[INSTRUCTIONS FOR THE TASK]:
Exactly the lines between the line containing "# Every object" and the line containing "obj.parent = None", together with those two lines, are to be output.

[DATA EXTRACT]:
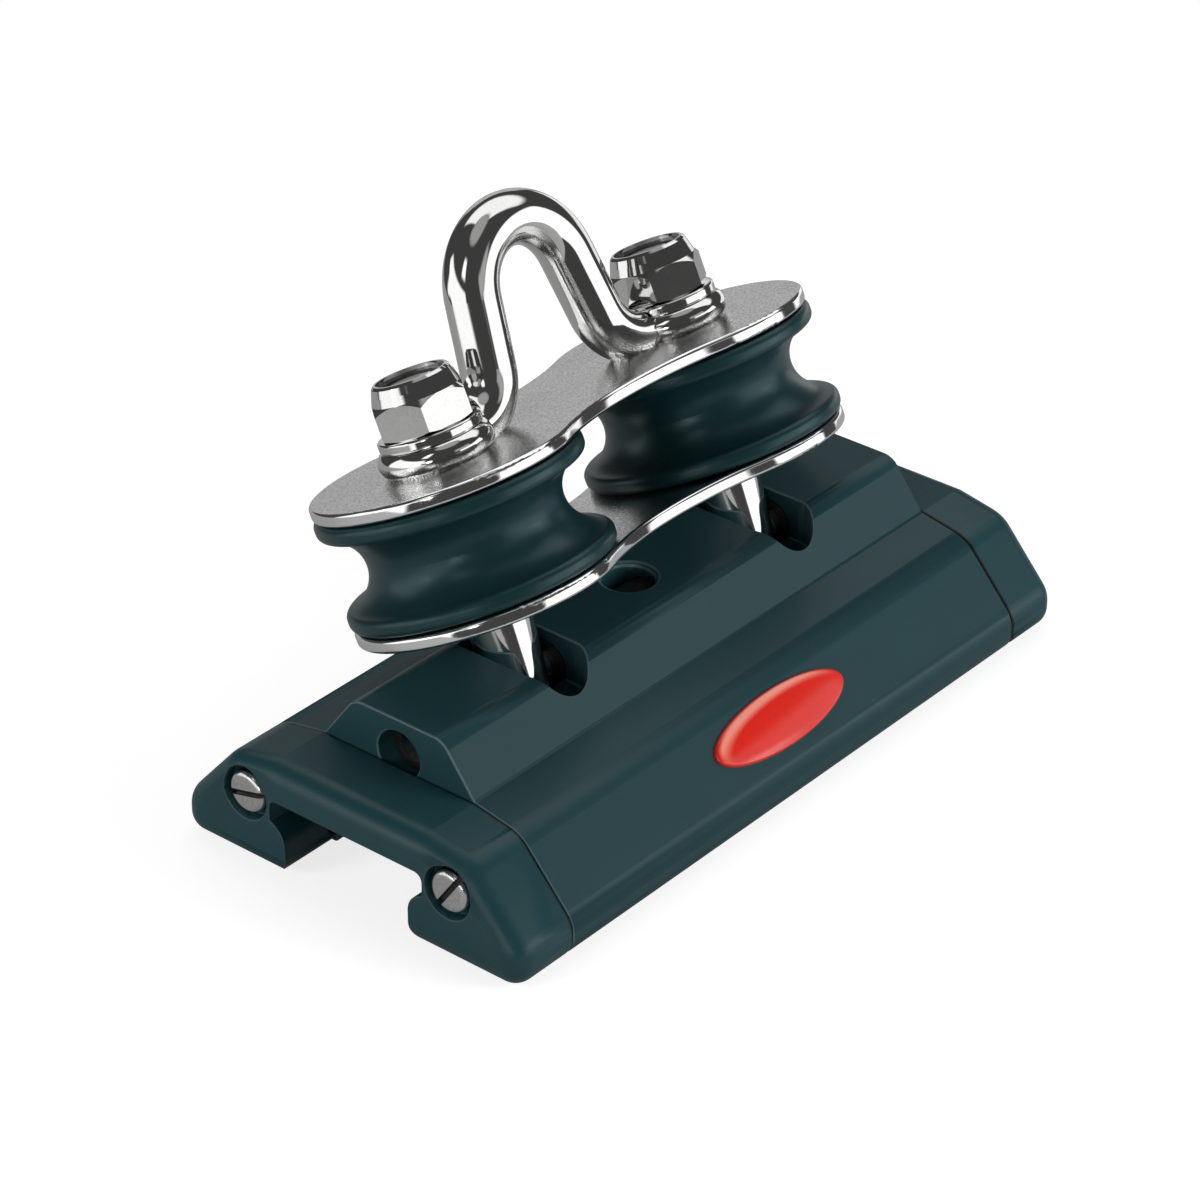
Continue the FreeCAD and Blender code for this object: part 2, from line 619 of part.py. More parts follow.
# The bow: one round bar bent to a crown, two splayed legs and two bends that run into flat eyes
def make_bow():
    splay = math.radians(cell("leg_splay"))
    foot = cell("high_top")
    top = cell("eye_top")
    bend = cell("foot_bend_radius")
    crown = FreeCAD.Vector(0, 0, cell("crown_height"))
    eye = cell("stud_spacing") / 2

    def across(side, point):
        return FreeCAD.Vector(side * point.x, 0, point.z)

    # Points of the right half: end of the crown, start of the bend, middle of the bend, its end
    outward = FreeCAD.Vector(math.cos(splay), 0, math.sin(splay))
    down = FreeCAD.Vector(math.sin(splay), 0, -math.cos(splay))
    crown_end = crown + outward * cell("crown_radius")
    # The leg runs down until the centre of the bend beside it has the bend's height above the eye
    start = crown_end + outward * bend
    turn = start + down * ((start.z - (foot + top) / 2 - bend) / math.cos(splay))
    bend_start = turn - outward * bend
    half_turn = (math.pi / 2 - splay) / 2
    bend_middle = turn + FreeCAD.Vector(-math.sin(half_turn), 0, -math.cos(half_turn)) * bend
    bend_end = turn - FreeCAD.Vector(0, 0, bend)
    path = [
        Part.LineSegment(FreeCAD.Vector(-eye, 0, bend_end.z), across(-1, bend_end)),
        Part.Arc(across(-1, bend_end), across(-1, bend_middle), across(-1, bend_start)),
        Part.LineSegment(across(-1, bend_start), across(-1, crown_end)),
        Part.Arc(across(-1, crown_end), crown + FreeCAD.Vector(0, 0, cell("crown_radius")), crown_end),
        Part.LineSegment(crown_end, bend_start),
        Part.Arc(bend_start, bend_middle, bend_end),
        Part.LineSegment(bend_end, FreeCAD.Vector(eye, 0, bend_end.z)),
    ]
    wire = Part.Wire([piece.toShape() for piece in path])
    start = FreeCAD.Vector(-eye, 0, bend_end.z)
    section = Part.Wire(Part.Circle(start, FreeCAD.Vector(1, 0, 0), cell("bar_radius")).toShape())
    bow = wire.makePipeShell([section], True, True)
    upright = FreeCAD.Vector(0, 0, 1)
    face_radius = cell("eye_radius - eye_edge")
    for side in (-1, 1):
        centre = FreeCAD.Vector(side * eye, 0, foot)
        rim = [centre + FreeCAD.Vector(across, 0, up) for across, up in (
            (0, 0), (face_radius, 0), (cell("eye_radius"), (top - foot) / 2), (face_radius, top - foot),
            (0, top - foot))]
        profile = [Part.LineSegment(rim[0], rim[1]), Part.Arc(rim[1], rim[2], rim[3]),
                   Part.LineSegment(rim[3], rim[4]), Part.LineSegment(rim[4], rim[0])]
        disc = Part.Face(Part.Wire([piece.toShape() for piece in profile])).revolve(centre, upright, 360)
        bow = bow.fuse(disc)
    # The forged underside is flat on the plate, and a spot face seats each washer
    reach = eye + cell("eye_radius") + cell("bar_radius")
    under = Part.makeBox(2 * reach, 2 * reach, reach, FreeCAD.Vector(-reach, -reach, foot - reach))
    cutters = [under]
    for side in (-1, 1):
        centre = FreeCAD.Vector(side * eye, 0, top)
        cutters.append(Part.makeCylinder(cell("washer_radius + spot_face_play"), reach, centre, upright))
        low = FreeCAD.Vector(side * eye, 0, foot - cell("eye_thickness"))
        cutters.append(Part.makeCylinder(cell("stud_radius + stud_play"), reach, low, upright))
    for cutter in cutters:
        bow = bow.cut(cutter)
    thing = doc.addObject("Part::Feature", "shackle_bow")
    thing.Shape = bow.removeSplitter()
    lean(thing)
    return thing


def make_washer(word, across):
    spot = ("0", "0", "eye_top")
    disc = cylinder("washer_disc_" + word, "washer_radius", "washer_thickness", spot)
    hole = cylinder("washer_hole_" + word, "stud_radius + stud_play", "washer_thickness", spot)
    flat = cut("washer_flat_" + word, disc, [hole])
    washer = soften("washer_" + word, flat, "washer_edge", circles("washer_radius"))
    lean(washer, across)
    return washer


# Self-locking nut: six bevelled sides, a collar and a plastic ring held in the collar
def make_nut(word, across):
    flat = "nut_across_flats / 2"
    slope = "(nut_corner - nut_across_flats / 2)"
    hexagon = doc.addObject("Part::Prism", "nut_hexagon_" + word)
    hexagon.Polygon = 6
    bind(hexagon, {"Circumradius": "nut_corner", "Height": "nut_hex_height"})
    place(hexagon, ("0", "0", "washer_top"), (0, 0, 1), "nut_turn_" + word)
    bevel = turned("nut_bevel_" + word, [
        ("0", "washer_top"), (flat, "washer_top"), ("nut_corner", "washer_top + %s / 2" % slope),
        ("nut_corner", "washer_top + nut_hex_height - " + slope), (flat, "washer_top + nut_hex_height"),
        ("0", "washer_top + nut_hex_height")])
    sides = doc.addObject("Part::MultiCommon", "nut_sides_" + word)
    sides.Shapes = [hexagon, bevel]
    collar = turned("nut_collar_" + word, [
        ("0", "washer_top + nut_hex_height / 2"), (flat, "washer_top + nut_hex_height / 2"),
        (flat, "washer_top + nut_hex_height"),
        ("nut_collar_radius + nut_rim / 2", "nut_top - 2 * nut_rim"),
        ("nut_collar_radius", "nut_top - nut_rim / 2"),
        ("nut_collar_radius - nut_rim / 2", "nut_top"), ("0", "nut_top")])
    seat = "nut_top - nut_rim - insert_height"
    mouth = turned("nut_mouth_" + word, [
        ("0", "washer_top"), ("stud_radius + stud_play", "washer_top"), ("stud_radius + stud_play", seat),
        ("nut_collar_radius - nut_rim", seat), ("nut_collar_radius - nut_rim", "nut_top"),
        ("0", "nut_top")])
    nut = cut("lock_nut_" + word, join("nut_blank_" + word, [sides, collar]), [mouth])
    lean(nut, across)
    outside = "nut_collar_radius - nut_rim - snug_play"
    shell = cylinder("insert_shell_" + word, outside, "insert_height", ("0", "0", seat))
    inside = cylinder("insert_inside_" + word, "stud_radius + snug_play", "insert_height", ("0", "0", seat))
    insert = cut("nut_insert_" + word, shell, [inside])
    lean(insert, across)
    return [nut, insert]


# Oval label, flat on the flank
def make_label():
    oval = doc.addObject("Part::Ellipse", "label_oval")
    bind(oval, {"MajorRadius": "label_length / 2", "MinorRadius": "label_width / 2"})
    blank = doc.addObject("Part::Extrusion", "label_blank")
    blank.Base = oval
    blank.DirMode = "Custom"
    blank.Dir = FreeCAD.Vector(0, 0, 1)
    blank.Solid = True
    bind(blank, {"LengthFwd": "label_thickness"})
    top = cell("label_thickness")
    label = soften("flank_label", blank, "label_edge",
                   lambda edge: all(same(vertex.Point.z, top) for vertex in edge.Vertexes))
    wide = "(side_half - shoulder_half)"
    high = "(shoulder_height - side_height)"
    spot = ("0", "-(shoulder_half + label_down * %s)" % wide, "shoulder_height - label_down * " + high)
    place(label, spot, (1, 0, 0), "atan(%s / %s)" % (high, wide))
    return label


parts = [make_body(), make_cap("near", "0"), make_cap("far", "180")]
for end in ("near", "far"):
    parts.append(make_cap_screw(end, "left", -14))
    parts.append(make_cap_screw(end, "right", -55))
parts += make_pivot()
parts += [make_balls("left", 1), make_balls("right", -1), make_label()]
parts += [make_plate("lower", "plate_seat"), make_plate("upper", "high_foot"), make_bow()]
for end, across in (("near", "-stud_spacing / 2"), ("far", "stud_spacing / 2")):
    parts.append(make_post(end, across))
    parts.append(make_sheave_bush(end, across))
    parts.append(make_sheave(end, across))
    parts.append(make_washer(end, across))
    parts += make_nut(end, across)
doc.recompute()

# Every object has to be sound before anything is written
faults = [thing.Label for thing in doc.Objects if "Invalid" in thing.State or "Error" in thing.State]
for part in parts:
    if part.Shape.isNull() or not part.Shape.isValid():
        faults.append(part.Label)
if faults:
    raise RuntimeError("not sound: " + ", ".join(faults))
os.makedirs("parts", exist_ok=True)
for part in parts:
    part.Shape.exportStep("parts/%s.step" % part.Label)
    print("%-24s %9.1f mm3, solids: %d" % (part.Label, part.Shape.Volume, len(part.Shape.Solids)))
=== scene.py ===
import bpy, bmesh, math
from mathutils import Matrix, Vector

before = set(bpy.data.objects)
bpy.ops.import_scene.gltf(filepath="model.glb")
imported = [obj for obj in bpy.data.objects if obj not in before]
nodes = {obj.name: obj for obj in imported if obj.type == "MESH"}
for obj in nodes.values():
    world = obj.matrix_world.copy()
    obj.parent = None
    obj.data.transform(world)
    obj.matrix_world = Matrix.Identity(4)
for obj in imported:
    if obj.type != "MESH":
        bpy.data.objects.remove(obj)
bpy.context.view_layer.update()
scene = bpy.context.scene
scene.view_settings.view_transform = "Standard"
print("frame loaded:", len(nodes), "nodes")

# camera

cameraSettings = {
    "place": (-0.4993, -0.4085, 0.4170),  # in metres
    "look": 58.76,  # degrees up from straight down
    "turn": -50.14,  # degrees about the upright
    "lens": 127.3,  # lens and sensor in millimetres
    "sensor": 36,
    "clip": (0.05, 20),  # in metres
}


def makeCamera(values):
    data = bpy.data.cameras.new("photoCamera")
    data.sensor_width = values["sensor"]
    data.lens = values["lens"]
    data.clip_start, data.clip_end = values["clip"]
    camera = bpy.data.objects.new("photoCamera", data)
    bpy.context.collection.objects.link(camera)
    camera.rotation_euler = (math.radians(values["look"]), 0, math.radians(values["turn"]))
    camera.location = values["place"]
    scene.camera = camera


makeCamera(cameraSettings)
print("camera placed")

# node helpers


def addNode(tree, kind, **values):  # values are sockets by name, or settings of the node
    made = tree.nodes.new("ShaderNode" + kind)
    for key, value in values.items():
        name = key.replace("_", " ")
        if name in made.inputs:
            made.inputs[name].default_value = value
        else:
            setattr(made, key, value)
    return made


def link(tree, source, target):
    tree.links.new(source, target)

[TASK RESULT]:
# Every object has to be sound before anything is written
faults = [thing.Label for thing in doc.Objects if "Invalid" in thing.State or "Error" in thing.State]
for part in parts:
    if part.Shape.isNull() or not part.Shape.isValid():
        faults.append(part.Label)
if faults:
    raise RuntimeError("not sound: " + ", ".join(faults))
os.makedirs("parts", exist_ok=True)
for part in parts:
    part.Shape.exportStep("parts/%s.step" % part.Label)
    print("%-24s %9.1f mm3, solids: %d" % (part.Label, part.Shape.Volume, len(part.Shape.Solids)))
=== scene.py ===
import bpy, bmesh, math
from mathutils import Matrix, Vector

before = set(bpy.data.objects)
bpy.ops.import_scene.gltf(filepath="model.glb")
imported = [obj for obj in bpy.data.objects if obj not in before]
nodes = {obj.name: obj for obj in imported if obj.type == "MESH"}
for obj in nodes.values():
    world = obj.matrix_world.copy()
    obj.parent = None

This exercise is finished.